9. Starting from a long side of the dough, tightly roll each rectangle into a log. Wrap each log in plastic wrap and refrigerate for 15 minutes.

10. Unwrap the logs and gently cut each in half lengthwise with a bench scraper or chef’s knife. Twist the halves together a few times, starting from the middle. Place each dough twist snugly into each prepared pan, tucking the ends under as needed. Cover with plastic wrap and let rise 1½ hours at room temperature.

11. Finish and bake the babka: Preheat the oven to 350°F. Brush each loaf with melted butter and sprinkle with the streusel topping. Bake until puffed and browned, about 45 minutes.

12. Meanwhile, make the simple syrup: Combine the sugar and water in a small saucepan. Bring to a boil over high heat, stirring until the sugar dissolves, about 5 minutes. Let cool completely.

13. Remove the loaves from the oven and immediately pour ½ cup of simple syrup evenly over each loaf.

14. Let the loaves sit for 10 minutes, then remove the babka from the pans, remove the parchment, and let the loaves cool completely on a wire rack.

15. Serve the babka at room temperature.

Mamo’s Apple Strudel

Make ahead: The filling can be made in advance and stored in a resealable airtight container in the refrigerator for 1 to 2 days. Remove from the refrigerator and let come to room temperature before using. The topping can be made in advance and stored in a resealable airtight container in the refrigerator for 1 to 2 days before using.

Total Time: 1 hour and 30 minutes active + 8 hours inactive
Makes: 3 to 4 logs

10 to 12 Granny Smith apples, peeled, cored and cut into thin strips
Juice of 1 lemon
1 large can pineapple, drained and diced
¾ cup sugar
⅛ teaspoon salt
½ cup finely chopped nuts
2 sticks unsalted butter
¼ cup vegetable oil
1 pound package phyllo dough
Mixture of 1 large freshly ground cinnamon stick, ⅓ cup sugar and 1 cup plain breadcrumbs

1. As you peel and dice the apples, sprinkle with lemon juice and mix frequently to prevent browning, or toss in iced water with some lemon juice.

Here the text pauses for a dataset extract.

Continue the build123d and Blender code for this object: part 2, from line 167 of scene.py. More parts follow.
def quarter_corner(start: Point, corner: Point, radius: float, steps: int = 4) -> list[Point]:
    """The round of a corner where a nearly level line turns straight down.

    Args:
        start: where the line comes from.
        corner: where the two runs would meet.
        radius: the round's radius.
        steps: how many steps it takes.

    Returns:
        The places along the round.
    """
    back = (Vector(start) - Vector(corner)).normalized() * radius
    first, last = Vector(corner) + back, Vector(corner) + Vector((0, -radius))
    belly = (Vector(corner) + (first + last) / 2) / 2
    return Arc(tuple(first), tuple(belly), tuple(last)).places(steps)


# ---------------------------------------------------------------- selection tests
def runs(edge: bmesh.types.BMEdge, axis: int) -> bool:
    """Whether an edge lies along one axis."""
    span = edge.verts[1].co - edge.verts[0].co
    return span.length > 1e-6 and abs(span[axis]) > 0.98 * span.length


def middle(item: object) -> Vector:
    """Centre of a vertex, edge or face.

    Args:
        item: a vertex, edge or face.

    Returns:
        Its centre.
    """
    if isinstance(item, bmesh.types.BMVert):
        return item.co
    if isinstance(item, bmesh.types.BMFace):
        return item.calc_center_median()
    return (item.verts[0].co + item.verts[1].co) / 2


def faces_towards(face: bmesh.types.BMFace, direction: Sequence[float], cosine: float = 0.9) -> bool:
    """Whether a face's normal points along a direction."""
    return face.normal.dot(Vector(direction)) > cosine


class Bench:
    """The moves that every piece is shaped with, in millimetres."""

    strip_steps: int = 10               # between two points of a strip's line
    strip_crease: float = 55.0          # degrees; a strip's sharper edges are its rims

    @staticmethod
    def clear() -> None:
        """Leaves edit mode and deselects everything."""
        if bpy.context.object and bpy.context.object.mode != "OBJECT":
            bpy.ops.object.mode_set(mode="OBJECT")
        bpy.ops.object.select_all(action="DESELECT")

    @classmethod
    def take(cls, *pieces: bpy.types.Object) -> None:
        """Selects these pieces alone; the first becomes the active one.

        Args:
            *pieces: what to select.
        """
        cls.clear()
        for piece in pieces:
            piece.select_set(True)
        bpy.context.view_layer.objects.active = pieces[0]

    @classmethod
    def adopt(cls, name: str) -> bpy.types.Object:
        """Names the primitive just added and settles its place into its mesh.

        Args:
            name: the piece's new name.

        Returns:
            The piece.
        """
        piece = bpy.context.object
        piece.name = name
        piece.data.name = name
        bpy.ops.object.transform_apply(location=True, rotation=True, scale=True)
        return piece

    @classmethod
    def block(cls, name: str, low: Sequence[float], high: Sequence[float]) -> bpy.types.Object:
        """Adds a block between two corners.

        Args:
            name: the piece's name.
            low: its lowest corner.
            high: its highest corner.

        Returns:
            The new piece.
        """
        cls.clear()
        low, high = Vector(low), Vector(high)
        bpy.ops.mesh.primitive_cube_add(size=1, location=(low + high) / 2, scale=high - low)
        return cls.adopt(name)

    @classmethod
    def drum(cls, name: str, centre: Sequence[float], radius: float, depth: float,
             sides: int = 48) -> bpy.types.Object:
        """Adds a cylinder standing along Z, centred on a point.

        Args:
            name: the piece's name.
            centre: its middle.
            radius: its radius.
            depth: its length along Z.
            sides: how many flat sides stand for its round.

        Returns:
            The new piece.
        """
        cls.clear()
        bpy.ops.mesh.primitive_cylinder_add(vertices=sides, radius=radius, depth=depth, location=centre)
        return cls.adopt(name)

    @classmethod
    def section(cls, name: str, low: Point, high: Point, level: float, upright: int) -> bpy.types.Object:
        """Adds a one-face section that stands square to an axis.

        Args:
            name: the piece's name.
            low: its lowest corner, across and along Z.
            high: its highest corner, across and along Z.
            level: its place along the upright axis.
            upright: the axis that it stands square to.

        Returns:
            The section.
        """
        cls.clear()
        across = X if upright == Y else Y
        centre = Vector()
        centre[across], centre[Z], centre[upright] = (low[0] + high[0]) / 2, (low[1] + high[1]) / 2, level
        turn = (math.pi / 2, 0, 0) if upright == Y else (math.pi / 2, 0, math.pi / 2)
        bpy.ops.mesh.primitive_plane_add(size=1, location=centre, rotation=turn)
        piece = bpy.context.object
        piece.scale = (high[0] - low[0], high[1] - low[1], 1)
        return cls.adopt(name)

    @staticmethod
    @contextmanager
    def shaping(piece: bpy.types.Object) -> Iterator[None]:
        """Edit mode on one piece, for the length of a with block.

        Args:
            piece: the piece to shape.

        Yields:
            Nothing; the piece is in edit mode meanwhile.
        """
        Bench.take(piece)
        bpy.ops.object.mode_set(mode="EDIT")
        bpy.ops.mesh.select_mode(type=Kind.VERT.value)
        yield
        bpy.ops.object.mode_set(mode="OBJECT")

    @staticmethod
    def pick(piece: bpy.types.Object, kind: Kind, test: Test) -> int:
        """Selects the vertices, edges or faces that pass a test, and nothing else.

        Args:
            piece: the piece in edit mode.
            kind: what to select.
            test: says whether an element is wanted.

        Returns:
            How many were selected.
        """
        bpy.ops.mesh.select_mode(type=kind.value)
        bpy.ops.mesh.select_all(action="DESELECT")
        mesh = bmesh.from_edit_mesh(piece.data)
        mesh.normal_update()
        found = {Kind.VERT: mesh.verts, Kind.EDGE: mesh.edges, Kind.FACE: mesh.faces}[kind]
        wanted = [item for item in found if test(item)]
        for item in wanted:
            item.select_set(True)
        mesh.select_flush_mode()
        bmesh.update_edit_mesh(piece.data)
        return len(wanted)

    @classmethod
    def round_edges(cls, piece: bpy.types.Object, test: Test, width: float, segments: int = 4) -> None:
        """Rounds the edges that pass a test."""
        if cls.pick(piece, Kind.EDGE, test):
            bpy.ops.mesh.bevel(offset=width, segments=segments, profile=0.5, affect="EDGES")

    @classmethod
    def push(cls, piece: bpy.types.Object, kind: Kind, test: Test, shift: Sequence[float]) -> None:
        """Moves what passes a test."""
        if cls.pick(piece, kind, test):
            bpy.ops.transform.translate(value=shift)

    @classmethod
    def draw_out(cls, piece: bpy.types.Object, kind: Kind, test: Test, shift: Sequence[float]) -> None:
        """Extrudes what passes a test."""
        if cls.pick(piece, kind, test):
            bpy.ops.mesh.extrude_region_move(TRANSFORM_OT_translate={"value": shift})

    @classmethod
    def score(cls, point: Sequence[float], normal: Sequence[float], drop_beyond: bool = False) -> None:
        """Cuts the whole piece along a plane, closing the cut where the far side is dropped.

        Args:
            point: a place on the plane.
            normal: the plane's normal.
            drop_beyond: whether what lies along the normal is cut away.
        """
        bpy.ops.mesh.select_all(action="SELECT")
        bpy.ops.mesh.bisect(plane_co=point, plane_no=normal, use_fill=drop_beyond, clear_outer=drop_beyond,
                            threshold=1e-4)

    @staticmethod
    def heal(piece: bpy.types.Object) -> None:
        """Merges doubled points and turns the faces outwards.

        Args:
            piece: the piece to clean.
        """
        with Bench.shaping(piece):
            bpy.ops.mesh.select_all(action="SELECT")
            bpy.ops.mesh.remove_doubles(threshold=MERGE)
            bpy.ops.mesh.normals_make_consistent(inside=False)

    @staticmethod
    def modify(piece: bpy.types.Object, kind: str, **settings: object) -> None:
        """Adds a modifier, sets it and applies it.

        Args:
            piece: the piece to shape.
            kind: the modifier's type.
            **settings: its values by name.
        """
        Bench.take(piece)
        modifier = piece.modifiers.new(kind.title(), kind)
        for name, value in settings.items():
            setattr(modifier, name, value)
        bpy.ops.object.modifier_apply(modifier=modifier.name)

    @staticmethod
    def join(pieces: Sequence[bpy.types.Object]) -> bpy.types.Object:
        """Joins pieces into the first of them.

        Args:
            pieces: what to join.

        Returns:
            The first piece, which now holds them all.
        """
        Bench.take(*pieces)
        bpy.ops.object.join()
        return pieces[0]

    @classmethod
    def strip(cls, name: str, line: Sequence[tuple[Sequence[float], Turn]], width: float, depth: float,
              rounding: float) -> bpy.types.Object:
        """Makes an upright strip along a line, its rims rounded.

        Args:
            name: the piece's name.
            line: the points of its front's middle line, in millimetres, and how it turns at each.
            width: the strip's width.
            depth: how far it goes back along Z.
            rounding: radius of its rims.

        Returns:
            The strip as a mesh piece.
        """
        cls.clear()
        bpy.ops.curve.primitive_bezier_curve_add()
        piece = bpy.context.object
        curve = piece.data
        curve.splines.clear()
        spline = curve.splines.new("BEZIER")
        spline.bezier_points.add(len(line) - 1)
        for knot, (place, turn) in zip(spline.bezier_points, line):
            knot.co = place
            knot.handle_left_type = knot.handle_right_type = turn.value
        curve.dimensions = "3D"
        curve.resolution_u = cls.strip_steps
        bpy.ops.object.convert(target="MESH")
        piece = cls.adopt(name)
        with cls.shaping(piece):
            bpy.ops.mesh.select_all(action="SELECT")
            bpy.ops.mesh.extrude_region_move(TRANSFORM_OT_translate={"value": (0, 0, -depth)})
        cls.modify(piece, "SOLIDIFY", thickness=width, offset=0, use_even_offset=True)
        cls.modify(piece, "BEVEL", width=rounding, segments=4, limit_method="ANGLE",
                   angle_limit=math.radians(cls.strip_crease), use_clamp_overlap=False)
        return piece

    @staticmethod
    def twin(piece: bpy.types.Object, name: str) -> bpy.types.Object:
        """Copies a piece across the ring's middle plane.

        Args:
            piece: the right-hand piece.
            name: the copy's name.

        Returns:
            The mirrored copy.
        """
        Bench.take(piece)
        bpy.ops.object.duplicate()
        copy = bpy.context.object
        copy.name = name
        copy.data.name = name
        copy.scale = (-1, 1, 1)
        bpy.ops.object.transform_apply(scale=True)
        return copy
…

2. Place the apples into a large pot on the stove over medium-high heat. Add the pineapple, sugar, 1 cup water and salt. Cook until the moisture evaporates and consistency of the remaining fruit is thicker than preserves, 30 to 35 minutes. Stir often to prevent burning on the bottom. Cool, then stir in nuts.

3. Refrigerate the apple filling at least overnight.

4. Preheat the oven to 350 degrees F.

5. In a pot, melt the butter over very low heat. A white foam will form as the top layer. Skim off the foam with a spoon. Once the foam is removed, add the oil. Stir and remove from the heat.

6. On a sheet of waxed paper, lay out the first layer of phyllo dough. (Dough dries out quickly, so keep other layers not in use covered with a damp cloth over a sheet of waxed paper.) Using a pastry brush, gently brush the butter/oil mixture onto the entire sheet of dough. Sprinkle with the breadcrumb mixture over the entire surface. Repeat for an additional 4 layers so each roll has a total of 5 layers of phyllo dough.

7. Using a spoon, add a row of the apple filling an inch or two from the bottom of the dough. Do not overstuff or the strudel will burst when baking. Lift the bottom edge of the waxed paper with both hands, each about a third of the way in from the outer edges to support the phyllo as you roll up the dough, jelly roll style. As you roll, fold the sides inwards to form sealed edges as you continue to the end. End with the seam-side down.

8. Coat a baking pan with the butter/oil mixture and place the first rolled dough onto the pan with the seam facing down. Then brush the roll all over with the butter/oil mixture.

9. Repeat the steps above until you have filled the cookie pan with the rolls but keep at least a roll’s width between each. Keep at least 2 to 3 inches between the rolls on the baking sheet to ensure even browning.

10. Bake until golden brown, 40 to 45 minutes, depending on your oven. During baking, brush the strudel 4 to 5 times with the butter/oil mixture, transferring the baking sheet out of the oven to brush the strudel and returning the strudel into the oven after brushing each time.

11. Cut into pieces while still hot so the crust won’t break.

Cook’s Note: Unbaked rolls can be frozen. Just thaw and bake when ready. Baked strudel rolls can also be frozen but need some time in the oven to heat and to crisp them up. Again, cut while hot.